I'm hearing from my source that the Magic have traded Battie to the Nets for future picks, Nets used there trade exception. Waiting for link for confirmation.


----------



## jskudera (Dec 2, 2004)

What the ****? Why on earth would the Magic trade Battie? He's been so solid for is this year. This REALLY pisses me off especially since we get some picks and thats it. We've got enough injuries this year... wtf


----------



## Omega (Apr 11, 2005)

this for real??


----------



## Brolic (Aug 6, 2005)

Miamiballer2k5 said:


> I'm hearing from my source that the Magic have traded Battie to the Nets for future picks, Nets used there trade exception. Waiting for link for confirmation.


we used our trade exception this summer. I want to see the link if this is true good times in NJ


----------



## jskudera (Dec 2, 2004)

ChemicalCutthroat said:


> this for real??


if so, management has some real issues. we had to start stacey augmon tonight... now battie is supposedly gone? whos going to start now? kasun? he's just as worse


----------



## Krstic All-Star (Mar 9, 2005)

I'll believe it when I see proof... I highly doubt it's real


----------



## Mogriffjr (Mar 5, 2005)

kamaze said:


> we used our trade exception this summer. I want to see the link if this is true good times in NJ


yea I'm sure we used our TE during the summer as well...

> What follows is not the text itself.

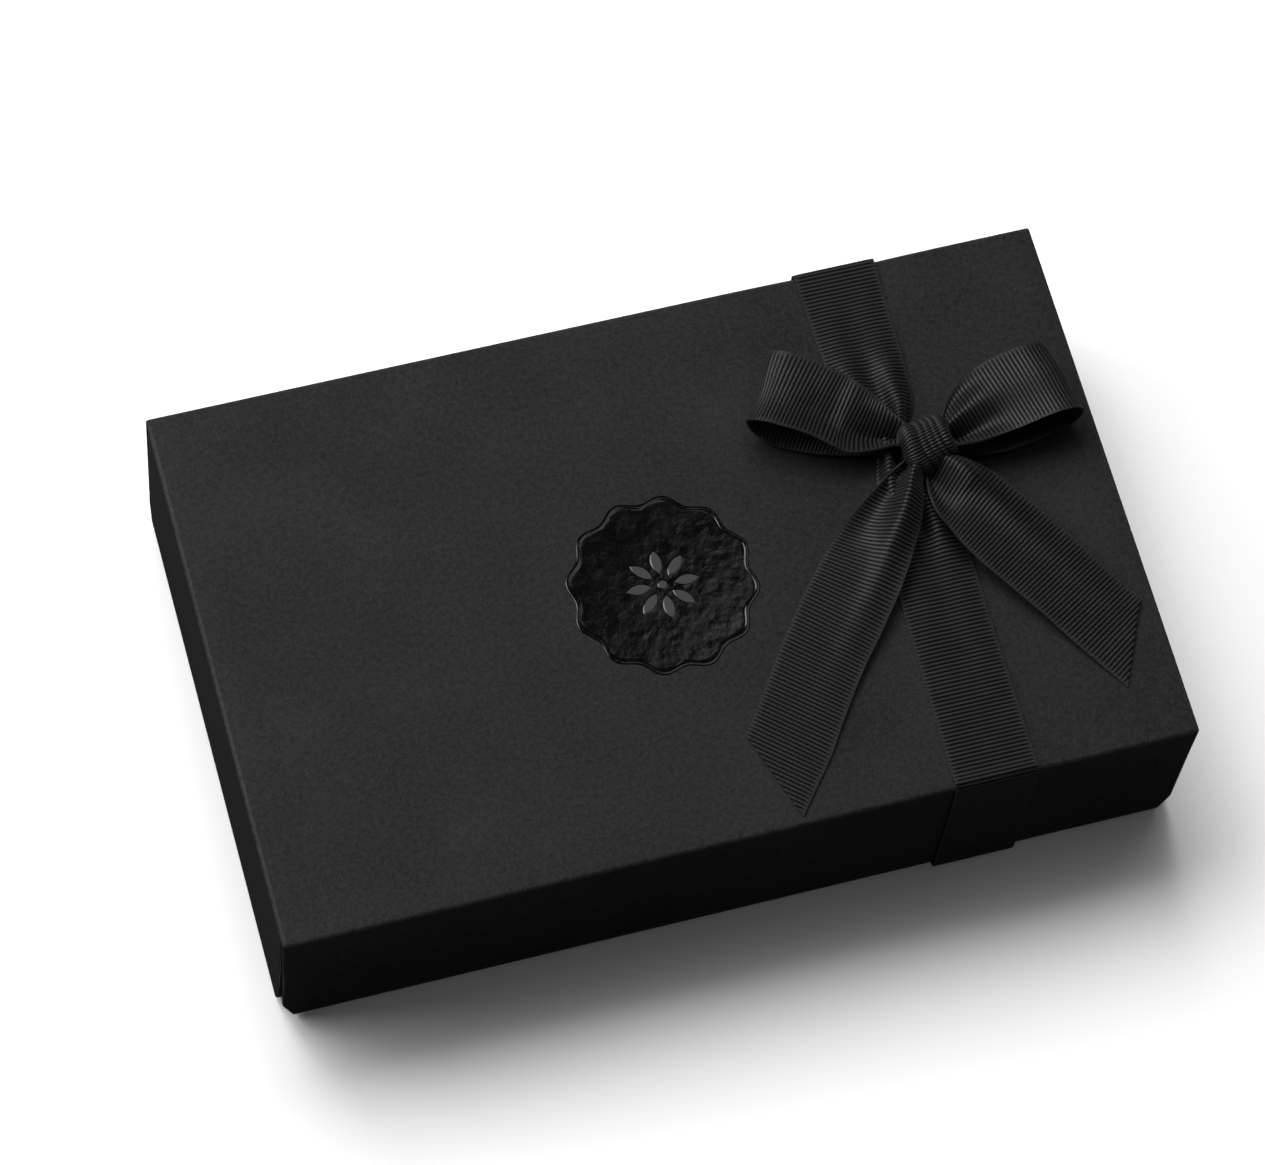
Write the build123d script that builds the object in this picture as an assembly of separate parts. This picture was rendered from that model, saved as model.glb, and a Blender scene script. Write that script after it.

Battie would be a nice fit...can block shots, rebound...


----------



## Captain Obvious (Jun 15, 2003)

This is fake guys don't worry about it.


----------



## Brolic (Aug 6, 2005)

Mogriffjr said:


> yea I'm sure we used our TE during the summer as well...
> 
> Battie would be a nice fit...can block shots, rebound...


he's the big man we need


----------



## Hairy Midget (Nov 28, 2005)

fake


----------



## Miamiballer2k5 (Jun 29, 2005)

I was emailed a fake story please lock the thread, really sorry.


----------



## Brolic (Aug 6, 2005)

Miamiballer2k5 said:


> I was emailed a fake story please lock the thread, really sorry.


****!


----------



## Mogriffjr (Mar 5, 2005)

awww man, I was getting a tadbit excited lol...


----------



## MARIS61 (Apr 28, 2003)

Maybe you're getting Ruben Patterson. Tonight he was told an offer was on the table.

He's a lot better than Old Man Augman for you.


----------



## Mr. Hobbes (Jul 1, 2005)

I was hoping this move would force Darko to get more PT, oh well.


----------



## JNice (Jul 13, 2002)

..

I'd prefer to keep Battie but only if Hill is going to give Darko some minutes. If it takes moving Battie to get Darko 20 mins a night then I'd be for it.

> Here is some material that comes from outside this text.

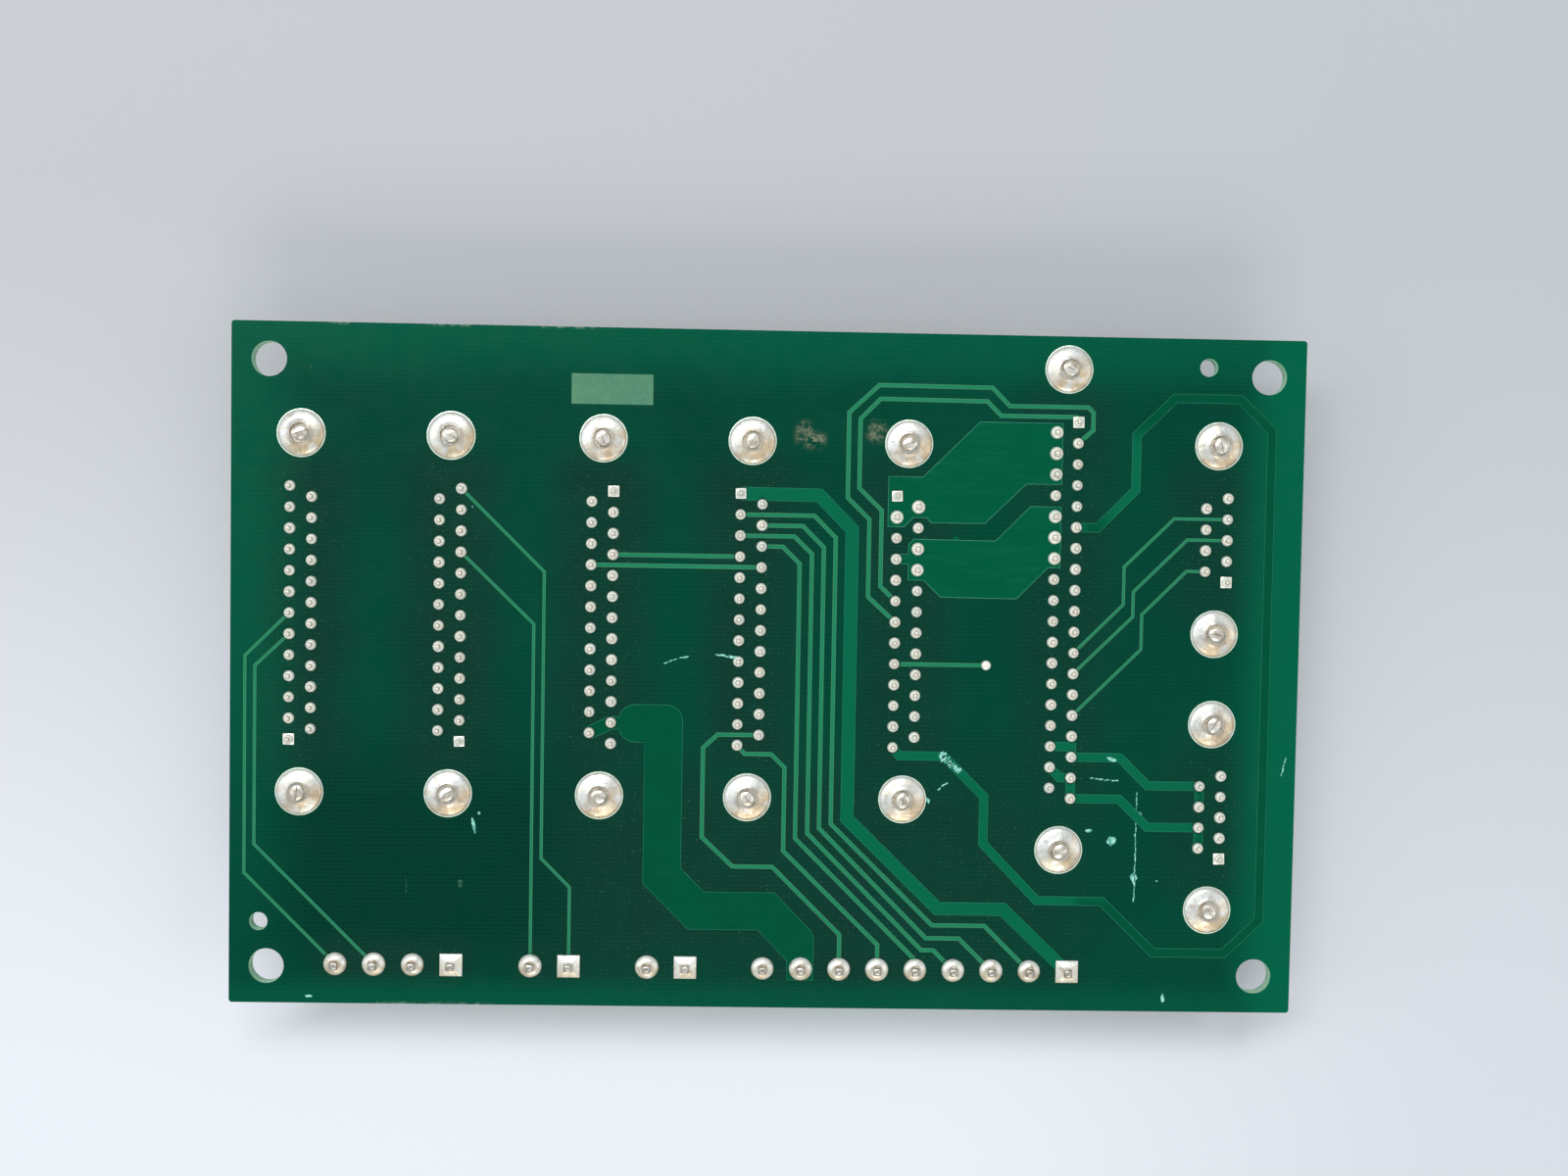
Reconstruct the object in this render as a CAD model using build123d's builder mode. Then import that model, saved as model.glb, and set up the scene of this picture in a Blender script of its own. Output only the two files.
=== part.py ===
from build123d import *
import os
from dataclasses import dataclass
from math import radians, tan

os.makedirs("parts", exist_ok=True)

# A connector board that lies solder side up and stands on the mating ends of its connectors.
# Z is up, and the origin is under the middle of the board, on the surface that it stands on.
# X runs along the board's long side. Sizes are in millimetres and angles in degrees.

# Board
board_length = 141.0
board_width = 89.6
board_thickness = 1.6
board_corner = 0.4
mount_hole_diameter = 4.6
mount_hole_inset = 4.9
tooling_hole_diameter = 2.4
upper_tooling_hole_side_inset = 12.95
upper_tooling_hole_top_inset = 3.75
lower_tooling_hole_side_inset = 3.85
lower_tooling_hole_bottom_inset = 10.8

# D connectors: contacts in two staggered rows, a drawn steel shell and two screwlocks
contact_pitch = 2.77
row_spacing = 2.84
shell_depth = 6.0
shell_sheet = 0.5
rear_height = 6.0
skirt_angle = 10.0
plug_inner_width = 8.36
plug_inner_end_margin = 5.72
plug_corner = 1.5
socket_outer_width = 7.9
socket_outer_end_margin = 5.14
socket_corner = 1.4
flange_width = 12.5
flange_end_margin = 3.0
flange_corner = 1.2
fit_clearance = 0.05

# Insulators and contacts of the D connectors
plug_floor_height = 1.0
socket_face_recess = 0.2
insulator_flange_width = 11.0
insulator_flange_height = 1.2
insulator_flange_gap = 0.6
rear_block_width = 7.6
rear_block_end_margin = 5.4
contact_pin_side = 0.95
contact_pin_recess = 0.7
socket_hole_side = 1.2
socket_hole_depth = 4.6
socket_contact_height = 1.6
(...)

Orlando should be trying to see what they can offer New Orleans for JR Smith.


----------



## lw32 (May 24, 2003)

Miamiballer2k5 said:


> I'm hearing from my source that the Magic have traded Battie to the Nets for future picks, Nets used there trade exception. Waiting for link for confirmation.


I heard there actually was a deal along those lines proposed, but Orlando rejected it.


----------